Understanding the Inverse of a Derivative in Calculus

What the Inverse of a Derivative Actually Means

The inverse of a derivative goes by a specific name: antiderivative. That's it. No fancy terminology beyond that.

A derivative tells you the rate of change of a function at any point. The antiderivative reverses that process. If you have a function's derivative and you want to find the original function, you're looking for an antiderivative.

The Core Idea

Think of it this way: if you know someone is walking at 5 miles per hour, you know their speed. But you don't know where they started. The antiderivative gives you the position function, but it leaves you with an unknown starting point.

That unknown starting point shows up as a constant of integration. Every antiderivative includes +C, because any constant added to a function produces the same derivative.

The Notation and What It Tells You

When you write the inverse of a derivative, you use the integral symbol:

∫ f(x) dx = F(x) + C

The dx part matters. It's not decoration. It tells you with respect to which variable you're integrating.

The Fundamental Relationship

Differentiation and integration are inverse operations. The Fundamental Theorem of Calculus formalizes this connection.

If F'(x) = f(x), then:

∫ f(x) dx = F(x) + C

This means you can check your antiderivative by taking its derivative. If d/dx [F(x)] = f(x), you got it right.

Basic Antiderivative Rules

Finding antiderivatives follows patterns. Here's what you need to know:

Power Rule

For ∫ xⁿ dx where n ≠ -1:

∫ xⁿ dx = x^(n+1)/(n+1) + C

You add 1 to the exponent, then divide by the new exponent. The derivative rule in reverse.

Constant Multiple Rule

Constants factor out of integrals:

∫ k·f(x) dx = k · ∫ f(x) dx

Example: ∫ 5x² dx = 5 · ∫ x² dx = 5 · (x³/3) + C

Sum Rule

Integrals of sums equal sums of integrals:

∫ [f(x) + g(x)] dx = ∫ f(x) dx + ∫ g(x) dx

Common Antiderivatives to Memorize

These come up constantly. Know them cold.

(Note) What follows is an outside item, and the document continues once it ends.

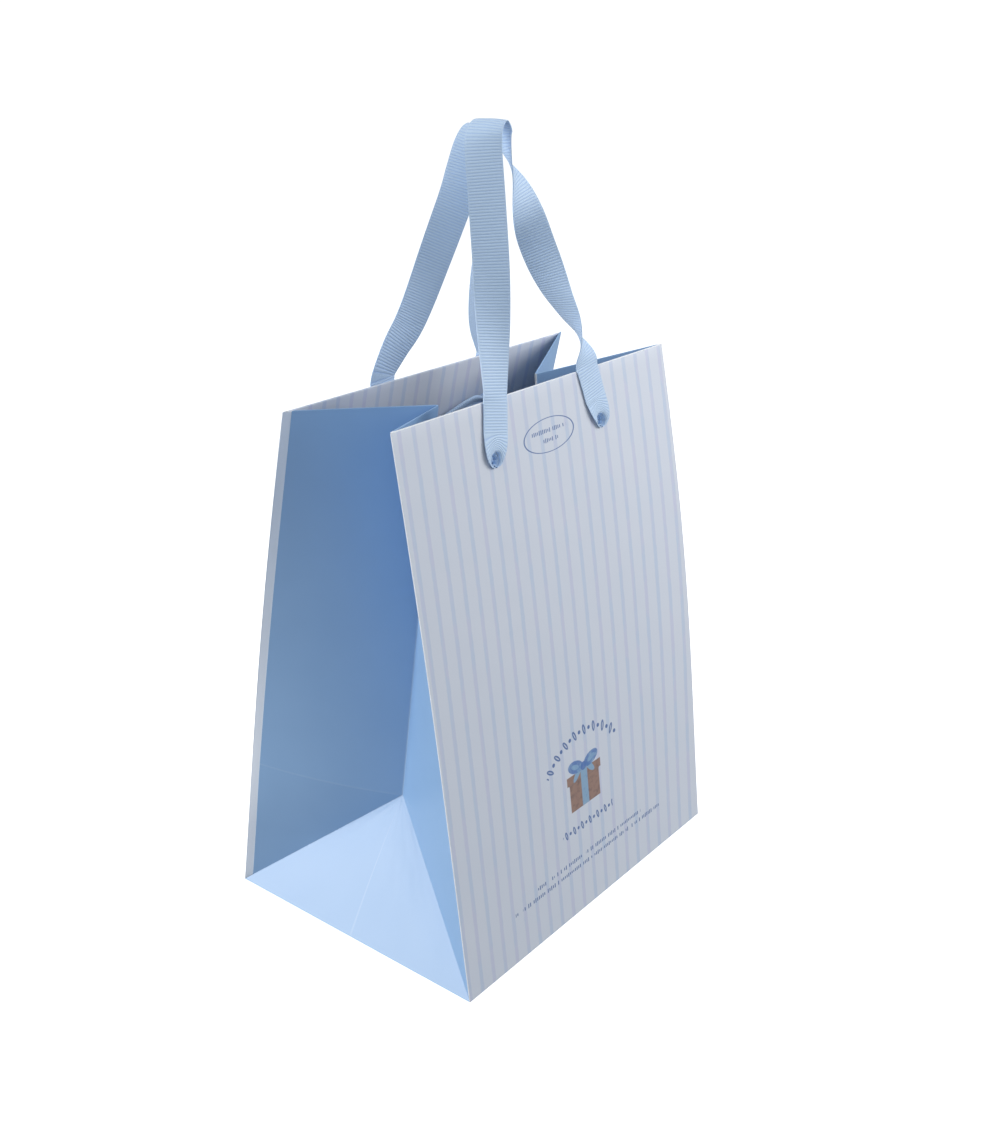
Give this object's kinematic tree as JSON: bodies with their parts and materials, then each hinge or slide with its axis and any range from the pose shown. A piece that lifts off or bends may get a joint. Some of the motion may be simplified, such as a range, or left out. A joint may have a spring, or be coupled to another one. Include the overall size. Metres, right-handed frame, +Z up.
{
  "type": "gift bag",
  "caption": "Folding paper gift bag with a striped front and back, plain blue side gussets, a carded base and ribbon loop handles.",
  "frame": {"origin": "middle of the base, on the surface that the bag stands on", "axes": "+Z up, +X to the right along the front panel, +Y to the back"},
  "size_m": [0.25, 0.1899, 0.4669],
  "materials": {
    "striped_paper": "matte",
    "blue_paper": "matte",
    "bare_paper": "matte",
    "card": "matte",
    "ribbon": "satin"
  },
  "bodies": {
    "base": {"base_front_flap": "blue_paper", "base_back_flap": "blue_paper", "base_left_flap": "blue_paper", "base_right_flap": "blue_paper", "base_card": "card"},
    "front_panel": {"front_panel": "striped_paper", "front_top_card": "card", "front_turn_in": "striped_paper", "front_left_knot": "ribbon", "front_right_knot": "ribbon"},
    "back_panel": {"back_panel": "striped_paper", "back_top_card": "card", "back_turn_in": "striped_paper", "back_left_knot": "ribbon", "back_right_knot": "ribbon"},
    "left_front_gusset_lower": {"left_front_gusset_lower": "blue_paper"},
    "left_front_gusset_upper": {"left_front_gusset_upper": "blue_paper", "left_front_gusset_turn_in": "blue_paper"},
    "left_back_gusset_lower": {"left_back_gusset_lower": "blue_paper", "glue_flap_lower": "bare_paper"},
    "left_back_gusset_upper": {"left_back_gusset_upper": "blue_paper", "left_back_gusset_turn_in": "blue_paper", "glue_flap_upper": "bare_paper"},
    "left_foot": {"left_foot": "blue_paper"},
    "right_front_gusset_lower": {"right_front_gusset_lower": "blue_paper"},
    "right_front_gusset_upper": {"right_front_gusset_upper": "blue_paper", "right_front_gusset_turn_in": "blue_paper"},
    "right_back_gusset_lower": {"right_back_gusset_lower": "blue_paper"},
    "right_back_gusset_upper": {"right_back_gusset_upper": "blue_paper", "right_back_gusset_turn_in": "blue_paper"},
    "right_foot": {"right_foot": "blue_paper"},
    "front_handle_ends": {"front_handle_ends": "ribbon"},
    "front_handle_loop": {"front_handle_loop": "ribbon"},
    "back_handle_ends": {"back_handle_ends": "ribbon"},
    "back_handle_loop": {"back_handle_loop": "ribbon"}
  },
  "joints": [
    {"name": "mouth", "type": "hinge", "parent": "base", "child": "front_panel", "pos_m": [0, -0.095, 0], "axis": [-1, 0, 0], "range_deg": [-4, 5]},
    {"name": "back_panel_fold", "type": "hinge", "parent": "base", "child": "back_panel", "pos_m": [0, 0.095, 0], "axis": [1, 0, 0], "range_deg": [-4, 5]},
    {"name": "left_front_corner_fold", "type": "hinge", "parent": "front_panel", "child": "left_front_gusset_lower", "pos_m": [-0.125, -0.09238, -0.00038], "axis": [0, -0.1444, -0.9895], "range_deg": [-6, 7.5]},
    {"name": "left_front_gusset_bend", "type": "hinge", "parent": "left_front_gusset_lower", "child": "left_front_gusset_upper", "pos_m": [-0.125, -0.09238, -0.00038], "axis": [0, -0.1444, -0.9895], "range_deg": [-8.8, 11]},
    {"name": "left_back_corner_fold", "type": "hinge", "parent": "back_panel", "child": "left_back_gusset_lower", "pos_m": [-0.125, 0.0924, -0.00052], "axis": [0, -0.1942, 0.981], "range_deg": [-6, 7.5]},
    {"name": "left_back_gusset_bend", "type": "hinge", "parent": "left_back_gusset_lower", "child": "left_back_gusset_upper", "pos_m": [-0.125, 0.0924, -0.00052], "axis": [0, -0.1942, 0.981], "range_deg": [-8.8, 11]},
    {"name": "left_foot_fold", "type": "hinge", "parent": "base", "child": "left_foot", "pos_m": [-0.125, 0, 0], "axis": [0, 1, 0], "range_deg": [-6, 7.5]},
    {"name": "right_front_corner_fold", "type": "hinge", "parent": "front_panel", "child": "right_front_gusset_lower", "pos_m": [0.125, -0.09238, -0.00038], "axis": [0, 0.1444, 0.9895], "range_deg": [-6, 7.5]},
    {"name": "right_front_gusset_bend", "type": "hinge", "parent": "right_front_gusset_lower", "child": "right_front_gusset_upper", "pos_m": [0.125, -0.09238, -0.00038], "axis": [0, 0.1444, 0.9895], "range_deg": [-8.8, 11]},
    {"name": "right_back_corner_fold", "type": "hinge", "parent": "back_panel", "child": "right_back_gusset_lower", "pos_m": [0.125, 0.0924, -0.00052], "axis": [0, 0.1942, -0.981], "range_deg": [-6, 7.5]},
    {"name": "right_back_gusset_bend", "type": "hinge", "parent": "right_back_gusset_lower", "child": "right_back_gusset_upper", "pos_m": [0.125, 0.0924, -0.00052], "axis": [0, 0.1942, -0.981], "range_deg": [-8.8, 11]},
    {"name": "right_foot_fold", "type": "hinge", "parent": "base", "child": "right_foot", "pos_m": [0.125, 0, 0], "axis": [0, -1, 0], "range_deg": [-6, 7.5]},
    {"name": "front_handle_swing", "type": "hinge", "parent": "front_panel", "child": "front_handle_ends", "pos_m": [0, -0.05253, 0.29496], "axis": [1, 0, 0], "range_deg": [0, 150]},
    {"name": "front_handle_bend", "type": "hinge", "parent": "front_handle_ends", "child": "front_handle_loop", "pos_m": [0, -0.04718, 0.33157], "axis": [1, 0, 0], "range_deg": [-14.4, 18]},
    {"name": "back_handle_swing", "type": "hinge", "parent": "back_panel", "child": "back_handle_ends", "pos_m": [0, 0.03766, 0.29243], "axis": [-1, 0, 0], "range_deg": [0, 150]},
    {"name": "back_handle_bend", "type": "hinge", "parent": "back_handle_ends", "child": "back_handle_loop", "pos_m": [0, 0.03047, 0.32873], "axis": [-1, 0, 0], "range_deg": [-13.6, 17]}
  ],
  "couplings": [
    {"joint": "back_panel_fold", "follows": "mouth", "ratio": 1},
    {"joint": "left_front_corner_fold", "follows": "mouth", "ratio": 1.5},
    {"joint": "left_front_gusset_bend", "follows": "mouth", "ratio": 2.2},
    {"joint": "left_back_corner_fold", "follows": "mouth", "ratio": 1.5},
    {"joint": "left_back_gusset_bend", "follows": "mouth", "ratio": 2.2},
    {"joint": "left_foot_fold", "follows": "mouth", "ratio": 1.5},
    {"joint": "right_front_corner_fold", "follows": "mouth", "ratio": 1.5},
    {"joint": "right_front_gusset_bend", "follows": "mouth", "ratio": 2.2},
    {"joint": "right_back_corner_fold", "follows": "mouth", "ratio": 1.5},
    {"joint": "right_back_gusset_bend", "follows": "mouth", "ratio": 2.2},
    {"joint": "right_foot_fold", "follows": "mouth", "ratio": 1.5},
    {"joint": "front_handle_bend", "follows": "mouth", "ratio": 3.6},
    {"joint": "back_handle_bend", "follows": "mouth", "ratio": 3.4}
  ]
}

Derivative vs Antiderivative: Direct Comparison

Operation Input Output Key Rule
Derivative f(x) f'(x) Power rule: d/dx [xⁿ] = nx^(n-1)
Antiderivative f'(x) f(x) + C Power rule reversed: ∫ xⁿ dx = x^(n+1)/(n+1) + C
Derivative eˣ is its own derivative
Antiderivative eˣ + C Same form, just add the constant
Derivative sin(x) cos(x) Chain rule applies for arguments
Antiderivative cos(x) sin(x) + C Watch the chain rule in reverse

Where People Get Stuck

The Constant of Integration

Forgetting +C is the most common mistake. Every indefinite integral needs it. Always.

When you have initial conditions, you use them to find C. Example:

If f'(x) = 2x and f(0) = 3, then f(x) = x² + C, so 3 = 0 + C, giving C = 3. The function is f(x) = x² + 3.

The Chain Rule in Reverse

Derivatives of compositions require the chain rule. Antiderivatives of compositions require u-substitution.

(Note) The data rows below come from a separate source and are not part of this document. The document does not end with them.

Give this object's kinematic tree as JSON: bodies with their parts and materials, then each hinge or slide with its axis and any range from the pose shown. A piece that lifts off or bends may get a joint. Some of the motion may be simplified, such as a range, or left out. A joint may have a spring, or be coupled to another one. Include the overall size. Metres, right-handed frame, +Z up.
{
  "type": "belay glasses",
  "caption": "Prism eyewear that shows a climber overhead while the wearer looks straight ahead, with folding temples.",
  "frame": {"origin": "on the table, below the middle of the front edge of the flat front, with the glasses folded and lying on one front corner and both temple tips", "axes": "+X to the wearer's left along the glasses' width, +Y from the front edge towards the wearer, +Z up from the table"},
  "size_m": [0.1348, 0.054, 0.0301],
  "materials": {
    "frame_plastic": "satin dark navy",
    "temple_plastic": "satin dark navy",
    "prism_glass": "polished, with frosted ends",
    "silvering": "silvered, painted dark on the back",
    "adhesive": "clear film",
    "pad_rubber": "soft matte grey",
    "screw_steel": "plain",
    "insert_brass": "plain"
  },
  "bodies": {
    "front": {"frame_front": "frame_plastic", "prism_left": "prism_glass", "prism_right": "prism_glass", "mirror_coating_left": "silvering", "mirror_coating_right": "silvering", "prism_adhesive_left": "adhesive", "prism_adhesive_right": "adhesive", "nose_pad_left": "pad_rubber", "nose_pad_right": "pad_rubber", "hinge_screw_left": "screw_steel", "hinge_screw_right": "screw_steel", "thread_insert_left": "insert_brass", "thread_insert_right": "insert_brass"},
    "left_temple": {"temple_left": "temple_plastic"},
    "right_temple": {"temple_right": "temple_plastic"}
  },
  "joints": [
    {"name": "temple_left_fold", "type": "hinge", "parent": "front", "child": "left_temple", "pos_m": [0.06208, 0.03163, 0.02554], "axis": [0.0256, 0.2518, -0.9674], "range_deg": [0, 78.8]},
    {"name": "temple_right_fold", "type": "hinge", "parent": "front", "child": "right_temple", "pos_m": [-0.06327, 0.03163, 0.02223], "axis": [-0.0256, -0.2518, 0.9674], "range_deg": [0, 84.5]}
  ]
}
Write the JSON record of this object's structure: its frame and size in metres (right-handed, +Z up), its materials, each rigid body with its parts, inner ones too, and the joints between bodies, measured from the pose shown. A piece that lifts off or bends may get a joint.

∫ sin(2x) dx is not -cos(2x) + C. That gives you -2sin(2x) when differentiated, not sin(2x).

You need to account for the coefficient. The correct answer is -(1/2)cos(2x) + C.

Assuming One-to-One Correspondence

Not every derivative has a "nice" antiderivative. Some functions don't have antiderivatives expressible in elementary terms. You might have to settle for a series representation or accept that no closed form exists.

Getting Started: Finding Antiderivatives

Here's a step-by-step approach:

  1. Identify the function you want to integrate
  2. Match it to a pattern — look for power rule, trig functions, exponentials
  3. Apply the basic rule — add 1 to exponent, divide by new exponent
  4. Factor out constants before integrating
  5. Split sums into individual integrals
  6. Add +C at the end
  7. Differentiate your answer to verify you got the original function back

For more complex cases with nested functions:

  1. Set u equal to the inner function
  2. Find du by differentiating u
  3. Rewrite the integral in terms of u
  4. Integrate with respect to u
  5. Substitute back to the original variable
  6. Add +C

When to Use Integration Techniques

Integral Type Technique Example
Simple power of x Power rule ∫ x³ dx
Polynomial Term-by-term ∫ (x² + 3x + 1) dx
Composition with linear inner function U-substitution ∫ (5x + 2)¹⁰ dx
Product of polynomial and exponential Integration by parts ∫ x·eˣ dx
Rational function Partial fractions or u-sub ∫ 1/(x+2) dx

The Bottom Line

The inverse of a derivative is an antiderivative. You find it by reversing differentiation rules. The main complication is the constant of integration and the chain rule requiring substitution.

Practice the basic patterns until they're automatic. Then learn u-substitution. Then integration by parts if you need it. That's the progression.